Modal logic in the book is very different from what I thought. It turns out what I thought is modal logic is just one kind of its interpreting ($\square$ means always, and $\diamond$ means occasionally).
Basic modal logic
The language of basic modal logic is simple, just add unary connective $\square$ and $\diamond$ to propositional logic then we are done.
The model (Kripke model) of basic modal logic is specified by
- A world set $W$
- A relation $R$ on $W$
- A function $L : W → \mathcal{P}(Atoms)$, called the labelling function, basically this function give us information about which atom props are true.
Definition 5.4 on the book gives us a method on how we can use the model, basically $x \Vdash \phi$ means "$\phi$ is true in world x", and we have a bunch of structural induction rules to form such a formula.
A model $\mathcal{M} = (W, R, L)$ of basic modal logic is said to satisfy a formula if every state in the model satisfies it.
Formula scheme
All formulas which are same with each other on several top levels in their parsing tree are in the same formula scheme.
eg.
$$ \phi \rightarrow \square \phi \wedge \phi $$
is a scheme which contains
$$ p \rightarrow \square q \wedge r $$
and
$$ q \rightarrow \square p \wedge r $$
and
$$ (p \vee q) \rightarrow \square (r \vee s) \wedge (u \vee v) $$
Equivalences between modal formulas
In any world $x$ of any model $\mathcal{M}=(W,R,L)$, for all $\phi \in \Gamma$, $x ⊫ \phi \rightarrow x ⊫ \psi$, we write this as $\Gamma \models ψ$, which means $\Gamma$ of basic modal logic semantically entails a formula $ψ$ of basic modal logic.

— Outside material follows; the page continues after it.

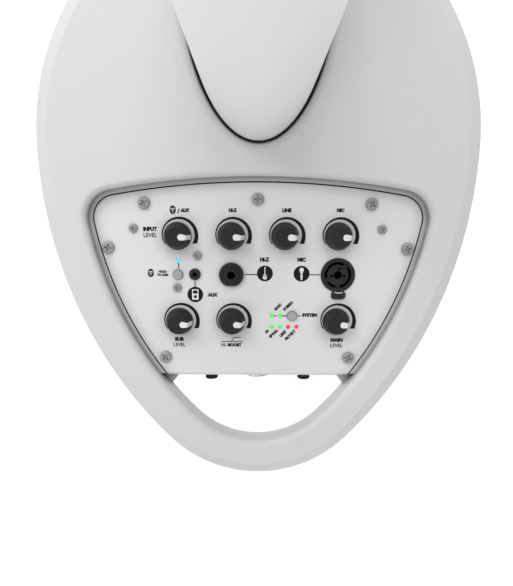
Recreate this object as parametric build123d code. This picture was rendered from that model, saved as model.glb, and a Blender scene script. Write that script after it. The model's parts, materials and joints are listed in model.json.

If $\phi \models ψ$ and $\phi \models \psi$, we say $\phi \equiv \psi$.
Valid formulas
A formula $\phi$ of basic modal logic is said to be valid if it is true in every world of every model, i.e. iff $(nothing) \models \phi$ holds.
Logic engineering
(Actually this chapter made feel strange, why we re-engineer basic modal logic instead of inventing new logic? These logic seems not that similar.)